"Prelude" is a short story by Katherine Mansfield. It was first published by the Hogarth Press in July 1918, after Virginia Woolf encouraged her to finish the story. Mansfield had begun writing "Prelude" in the midst of a love affair she had in Paris in 1915.[1] It was reprinted in Bliss and Other Stories (1920).[2] The story was a compressed and subtler version of a longer work The Aloe,[3] which was later published posthumously in full.
The story is based on the Beauchamps' move to Karori, a country suburb of Wellington, in 1893. Alpers says that some readers may not pick up the numerous hints that Linda is pregnant.[4]

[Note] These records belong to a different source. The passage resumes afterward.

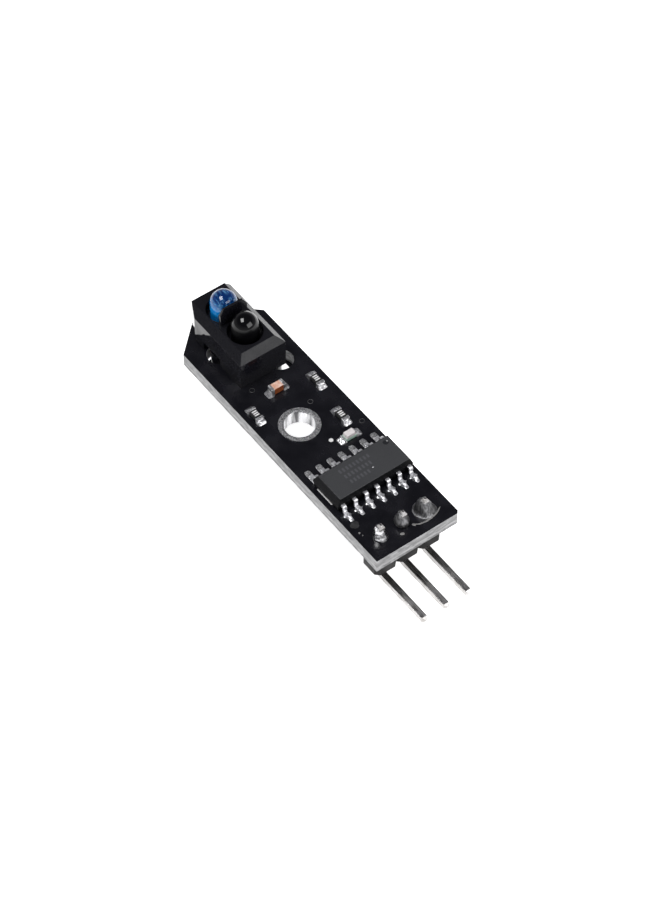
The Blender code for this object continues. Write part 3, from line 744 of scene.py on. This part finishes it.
def chip_dimple():
    """The polished bowl that marks the first lead's corner."""
    low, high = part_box("comparator_chip")
    x, y, radius = (value * MM for value in CHIP_DIMPLE)
    bowl = [(radius, -0.048 * MM), (radius, -0.002 * MM), (radius * 0.85, -0.026 * MM),
            (radius * 0.6, -0.04 * MM), (radius * 0.3, -0.045 * MM), (0.0, -0.046 * MM),
            (0.0, -0.048 * MM)]
    dish = turned(bowl, (low.x + x, high.y - y, high.z), 48)
    add_piece("chip_dimple", dish, (CHIP_POLISH,))


def chip_lead(node, middle):
    """One gull-wing lead with its pad and solder; the lead is drawn pointing to +X and turned."""
    low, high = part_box(node)
    side = 1 if (low.x + high.x) / 2 > middle.x else -1
    reach = max(abs(high.x - middle.x), abs(low.x - middle.x))
    start = min(abs(high.x - middle.x), abs(low.x - middle.x)) - 0.12 * MM
    half = CHIP_LEAD_THICKNESS / 2
    shoulder = high.z - TOP - half
    foot = low.z - TOP + half
    knee = reach - CHIP_FOOT
    bend = CHIP_LEAD_BEND
    path = [(start, shoulder), (start + 0.2 * MM, shoulder)]
    path += arc((start + 0.24 * MM, shoulder - bend), bend, 80, 10, 6)
    path += arc((knee + 0.04 * MM, foot + bend), bend, 190, 262, 6)
    path += [(knee + 0.14 * MM, foot), (reach, foot)]
    turn = Matrix.Rotation(math.pi if side < 0 else 0.0, 4, "Z")
    place = Matrix.Translation((middle.x, (low.y + high.y) / 2, TOP)) @ turn
    width = high.y - low.y
    shape = placed(bar(path, width, CHIP_LEAD_THICKNESS), place)
    add_piece(node + "_wing", shape, (TIN_PLATE,), (node,), 0.03 * MM, 2)

    near = side > 0
    length = CHIP_PAD_OUTER - CHIP_PAD_INNER + (0.0 if near else 0.2 * MM)
    tip = reach - CHIP_PAD_INNER
    heel = knee - CHIP_PAD_INNER
    seed = low.y * 3 + side * MM
    climb = 1.0 if near else 0.25

    def height(x, y):
        beside = math.exp(-(max(abs(y) - width * 0.45, 0.0) / (0.09 * MM)) ** 2)
        along = 1.0 if heel - 0.05 * MM < x < tip else math.exp(
            -((x - tip if x > tip else heel - 0.05 * MM - x) / (0.17 * MM)) ** 2)
        toe = math.exp(-((x - tip) / (0.2 * MM)) ** 2) * math.exp(-(y / (0.24 * MM)) ** 2)
        uneven = ripple((x + seed, y + seed, seed), 0.22 * MM, 0.03 * MM)
        return 0.03 * MM + climb * (0.11 * MM * beside * along + 0.14 * MM * toe) + uneven

    def flare(x):
        return 0.72 + 0.68 * math.exp(-((x - heel - 0.3 * MM) / (0.17 * MM)) ** 2) if near else 1.05

    joint = placed(heightfield(length, CHIP_PAD_WIDTH, height, flare),
                   place @ Matrix.Translation((CHIP_PAD_INNER, 0, 0)))
    # the far row takes the darker solder: painted shade
    look = BRIGHT_SOLDER if near else SHADED_PAD_SOLDER
    add_piece(node + "_joint", joint, (look,))


def chip_marking():
    """A faint laser mark: three rows of plain dashes in place of lettering."""
    low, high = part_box("comparator_chip")
    x = (low.x + high.x) / 2
    dash, gap, stroke = 0.2 * MM, 0.2 * MM, 0.22 * MM
    rows = ((0.75 * MM, 9, -0.5 * MM), (0.0, 8, -0.6 * MM), (-0.75 * MM, 6, -0.9 * MM))
    bm = bmesh.new()
    for offset, count, shift in rows:
        first = (low.y + high.y) / 2 + shift - (count * (dash + gap) - gap) / 2
        for i in range(count):
            y = first + i * (dash + gap)
            corners = ((x - offset - stroke, y), (x - offset + stroke, y),
                       (x - offset + stroke, y + dash), (x - offset - stroke, y + dash))
            add_loft(bm, [[(cx, cy, z) for cx, cy in corners]
                          for z in (high.z - 0.01 * MM, high.z + 0.003 * MM)])
    add_piece("chip_mark_rows", bm, (CHIP_MARK,))


# ---------------------------------------------------------------- chip components

def end_joint(name, place, turn, side, part_half, part_height):
    """Solder that climbs a part's end from its pad."""
    length = PART_PAD_REACH - PART_PAD_INNER
    face = part_half - PART_PAD_INNER
    seed = place[0] * 5 + side * MM

    def height(x, y):
        out = max(x - face, 0.0)
        climb = math.exp(-(out / (0.16 * MM))) * (1 - (2 * y / PART_PAD_WIDTH) ** 4)
        swell = 0.09 * MM * math.exp(-((x - face - 0.18 * MM) / (0.2 * MM)) ** 2)
        uneven = ripple((x + seed, y, seed), 0.25 * MM, 0.025 * MM)
        return 0.03 * MM + 0.62 * part_height * climb + swell + uneven

    spin = Matrix.Rotation(turn + (math.pi if side < 0 else 0.0), 4, "Z")
    outwards = Matrix.Translation((PART_PAD_INNER, 0, 0))
    matrix = Matrix.Translation((place[0], place[1], TOP)) @ spin @ outwards
    mound = placed(heightfield(length, PART_PAD_WIDTH, height), matrix)
    add_piece(name, mound, (PART_SOLDER,))


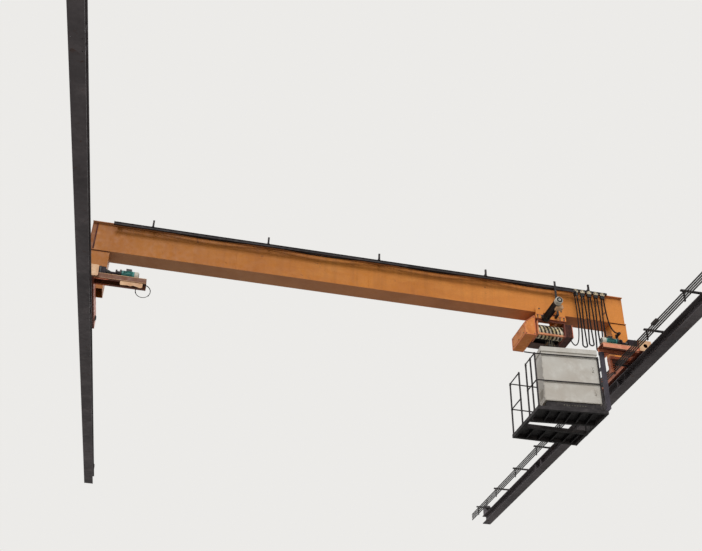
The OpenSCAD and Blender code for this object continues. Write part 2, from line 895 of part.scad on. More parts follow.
// The cable from the first carrier to the underside of the hoist's gear case, hanging in one loop
feed_route = [
    [0, 0, 0], [0, 0, -40], [3, 0, -150], [7, 0, -270], [10, 0, -390], [10, 2, -520], [8, 4, -650], [4, 8, -780],
    [-4, 16, -900], [-16, 30, -1000], [-34, 50, -1060], [-58, 76, -1080], [-82, 100, -1060], [-102, 120, -1010],
    [-114, 130, -968], [-114, 130, -918]
];

module feed_cable() {
    color(BLACK)
        tube([for (p = feed_route) [carrier_x - loop_out + p[0], festoon_y + p[1], saddle_z - 26 + p[2]]], 11);
}

// Hook block
module hook_block() {
    color("goldenrod")
        translate([hoist_mid, 0, sheave_z]) {
            for (s = [-1, 1])
                translate([s * (block_w / 2 - 6), 0, 0])
                    difference() {
                        union() {
                            rotate([0, 90, 0]) cylinder(d = sheave_d + 40, h = 12, center = true);
                            translate([-6, -55, -sheave_d / 2 - 60]) cube([12, 110, sheave_d / 2 + 60]);
                        }
                    }
            rotate([0, 90, 0]) cylinder(d = sheave_d - 30, h = block_w - 12, center = true);
            rotate([0, 90, 0]) cylinder(d = 40, h = block_w + 16, center = true);
            translate([-block_w / 2 + 6, -45, -sheave_d / 2 - 60]) cube([block_w - 12, 90, 46]);
        }
}

module hook() {
    r = 70;
    color(STEEL)
        translate([hoist_mid, 0, hook_z]) {
            translate([0, 0, -60]) cylinder(d = hook_t, h = 60);
            translate([0, 0, -60 - r])
                rotate([90, 0, 90])
                    rotate([0, 0, -180]) rotate_extrude(angle = 270) translate([r, 0]) circle(d = hook_t, $fn = 24);
        }
}

// The falls run from the sheave's sides to the underside of the winding
module rope_falls() {
    y = (sheave_d - 30) / 2 + rope_d / 2 + seat;
    top = drum_z - sqrt(pow(winding_r, 2) - pow(y - rope_d / 2, 2)) - seat;
    color(CREAM)
        for (x = [-22, 22], s = [-1, 1])
            translate([hoist_mid + x, s * y, sheave_z])
                cylinder(d = rope_d, h = top - sheave_z, $fn = 16);
}

runway_beams();
crane_rails();
end_stops();
conductor_arms();
conductor_bars();
feed_box();
end_trucks();
end_truck_plates();
travel_wheels();
pedestals();
girder_flanges();
girder_webs();
girder_end_plates();
drive_shelves();
drive_gearboxes();
drive_motors();
drive_cable_ring();
current_collector();
festoon_rail();
festoon_brackets();
platform_frame();
deck_plates();
near_guard_rail();
left_guard_rail();
far_guard_rail();
platform_hangers();
cabinet_plinth();
cabinet_body();
cabinet_doors();
cabinet_hood();
trolley_side_plates();
trolley_ties();
trolley_wheels();
trolley_motor();
motor_terminal_box();
hoist_frame();
hoist_drum();
hoist_motor();
hoist_gear_case();
hoist_end_box();
tow_arm();
feed_cable();
hook_block();
hook();
rope_falls();
cable_carrier(1);  // cable_carrier_1
cable_carrier(2);  // cable_carrier_2
cable_carrier(3);  // cable_carrier_3
cable_carrier(4);  // cable_carrier_4
cable_carrier(5);  // cable_carrier_5
festoon_loop(1);  // festoon_loop_1
festoon_loop(2);  // festoon_loop_2
festoon_loop(3);  // festoon_loop_3
festoon_loop(4);  // festoon_loop_4
festoon_end_cable();
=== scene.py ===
"""Overhead bridge crane: materials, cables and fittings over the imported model, in metres."""
import math
import bmesh
import bpy
from mathutils import Matrix, Vector


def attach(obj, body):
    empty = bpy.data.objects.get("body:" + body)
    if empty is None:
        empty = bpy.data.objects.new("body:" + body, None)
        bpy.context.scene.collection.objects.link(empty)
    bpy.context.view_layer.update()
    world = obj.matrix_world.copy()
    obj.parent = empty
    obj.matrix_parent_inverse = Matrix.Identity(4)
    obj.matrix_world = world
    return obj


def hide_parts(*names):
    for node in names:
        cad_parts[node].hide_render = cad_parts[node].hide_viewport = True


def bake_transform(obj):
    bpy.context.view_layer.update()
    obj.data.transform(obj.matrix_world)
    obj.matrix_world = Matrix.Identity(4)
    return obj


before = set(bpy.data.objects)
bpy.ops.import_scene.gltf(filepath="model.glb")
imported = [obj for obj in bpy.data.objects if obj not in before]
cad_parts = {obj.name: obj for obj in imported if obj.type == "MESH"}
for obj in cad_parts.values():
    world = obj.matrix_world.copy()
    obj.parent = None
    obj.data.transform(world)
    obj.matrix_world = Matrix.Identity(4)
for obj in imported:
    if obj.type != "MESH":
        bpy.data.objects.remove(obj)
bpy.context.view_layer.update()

# The camera stands below and in front of the crane, near its left end.


def place_camera():
    """A camera at the photograph's place and angle."""
    yaw = math.radians(11.32)
    pitch = math.radians(33.67)
    roll = math.radians(-1.84)
    forward = Vector((
        math.sin(yaw) * math.cos(pitch),
        math.cos(yaw) * math.cos(pitch),
        math.sin(pitch),
    ))
    level = Vector((math.cos(yaw), -math.sin(yaw), 0.0))
    downward = forward.cross(level)
    right = level * math.cos(roll) + downward * math.sin(roll)
    down = downward * math.cos(roll) - level * math.sin(roll)
    data = bpy.data.cameras.new("camera")
    data.sensor_fit = "HORIZONTAL"
    data.sensor_width = 36.0
    data.lens = 958.9 / 702.0 * 36.0
    data.clip_start = 0.1
    data.clip_end = 400.0
    camera = bpy.data.objects.new("camera", data)
    bpy.context.scene.collection.objects.link(camera)
    turn = Matrix((right, -down, -forward)).transposed()
    camera.matrix_world = Matrix.Translation((1.691, -14.758, -8.426)) @ turn.to_4x4()
    bpy.context.scene.camera = camera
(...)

The story is divided into twelve sections. It opens in medias res, and it is gradually developed that the Burnell family is moving out of their house.
I
There isn't enough room left on the buggy for Lottie and Kezia to get in because of all the stuff from the removal. A neighbour, Mrs Samuel Josephs, will look after them until another van comes in the evening to pick up other stuff. The children are told to mingle with the neighbours' children, and they are given tea.
II
Then Kezia goes back into her old house, looks about a few remaining items, then gets scared of something behind her. Lottie draws by and says the storeman is there to pick them up. They leave.
III
On the road the storeman refers to a lighthouse on Quarantine Island, thus suggesting that the story is set in Wellington. When they arrive, they are greeted by the grandmother; Linda has a headache; she and Aunt Beryl are having tea. Aunt Beryl and Stanley have argued over the fact that he was at work while she was left alone to deal with the removal.
IV
The grandmother tucks the children in: Lottie and Isabel in the same bed, Kezia with her. Lottie says a prayer. Aunt Beryl dreams of being independent from Stanley. Stanley brags about buying the new house so cheap, then goes to bed with Linda. Pat and the servant girl turn in too. The grandmother goes to bed the last.
V
The next day, Linda wakes up to a sunny weather and a husband boasting about his physique - she ridicules him slightly. Bored, she thinks of how she dreamt of birds.
VI
The grandmother is doing the dishes in the kitchen and remembers how, when they lived in Tasmania, Beryl was once stung by a red ant...Then Aunt Beryl wonders where she can put up some paintings she doesn't like. Linda comes up and is sent to the blooming garden to look after her children; Kezia and she look at an aloe.
VII
Stanley comes back delighted from work with cherries, oysters and a pineapple, willing to see his wife; Linda seems less happy; Aunt Beryl is 'restless'.
VIII
The girls play at grown-ups, until Pip and Rags, their cousins the Trout boys arrive. The garden is "boncer" (or bonzer, an Australasian word meaning "super").
IX
Pat chops off a duck's head to show the children that the duck still walks on for some instants after being killed; Kezia is shocked by the episode and demands Pat to "Put head back"
X
In the kitchen, Alice is reading a book on dreams; Aunt Beryl comes in and bosses her round, then feels better and walks out.
XI
They eat the duck for tea. Stanley and Aunt Beryl play a game of cribbage, and he wins. Linda and her mother take a turn in the garden to look at the aloe. To Linda, the tree gets her thinking that she loathes Stanley, and dreams about leaving the house; Mrs Fairfield thinks it would be good to make jam out of the berries in the vegetable garden.
XII
Aunt Beryl writes a letter to her friend Nan, saying she is bored with living in the countryside, then thinks to herself how despicably false and unhappy with herself she is, until Kezia calls for her to come to dinner.
The text is written in the modernist mode, without a set structure, and with many shifts in the narrative.
It also addresses the issues for women in the 20th Century.